LIRS – there from the beginning
LIRS has welcomed more than 500,000 refugees and immigrants to the U.S. since the organization’s inception in 1939, before the U.S. Refugee Admissions Program existed. Originally, LIRS was formed by Lutheran congregations to help Lutherans who were fleeing persecution during and following World War II.
“We quickly realized that Lutherans weren’t the only ones we could help,” said Danielle Bernard, former director of marketing and communications for LIRS. “[The organization] expanded services to include anyone.”
For the past 30 years, LIRS also has helped unaccompanied refugee minors, finding long-term foster care for children without family in the U.S. Now the organization has started to work with recently detained immigrants who often are released from detention with nowhere to go and no possessions but the clothes on their backs.
“We make sure they have food, clothing, shelter, a ticket to get to family or support and knowledge to go out into the community to get resources,” Bernard said. “It’s all about providing support and communication to migrants and refugees … so they can become settled and thrive once they get to the U.S. … and they actually feel at the end of the day that they’re welcomed into the community as Americans.”
Faithful partners
For the past 80 years, the ELCA and its predecessor churches, along with the Lutheran Church-Missouri Synod and Latvian Evangelical Lutheran Church in America, have been a strong partner with LIRS.
Congregations are asked to sponsor a family and to provide volunteers who will have dinner with the family, show them around their city, explain how to use public transportation, help family members get a drivers license, point the family to ESL classes and connect them to other resources they may need, Bernard said.
Cobb, who helped resettle two families while serving at Christ Lutheran Church and three others when he was pastor of a congregation in Grand Rapids, Mich., said refugee resettlement is one way the ELCA’s tagline — “God’s work. Our hands.” — is put into action.
“There should be more empathy for people who are seeking safety and protection,” Cobb says. “And if this country can help that to happen, it’s imperative that we follow the mandate to love our neighbors. Often, these are people who can’t speak our language but are looking for refuge. I think God’s heart is with the refugee and the poor. And the church has to be about that mission.”
Murphy has similar thoughts. “I have always been grateful for the opportunity that I’ve had because of the generosity of the Lutheran Church and because of the providence that enabled the U.S. Navy to rescue my family during our escape,” she said. “I didn’t really tell this story growing up, in order to assimilate, in an effort to not be different.

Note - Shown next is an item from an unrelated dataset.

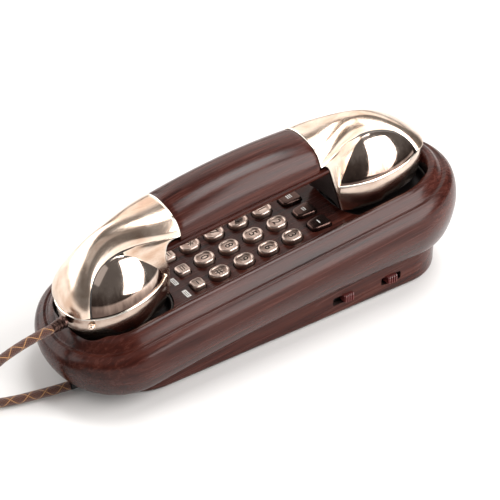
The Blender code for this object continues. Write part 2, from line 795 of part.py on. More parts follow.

But in order to combat the rhetoric at the national level that was inconsistent with the experiences that I had, I needed to share my story, to present an alternate narrative to being an immigrant to America.
“I’m still incredibly grateful, and I think today LIRS reminds us that there’s a place in this country for faith-based organizations who do the tough job of forging a path for those who are seeking a better life.”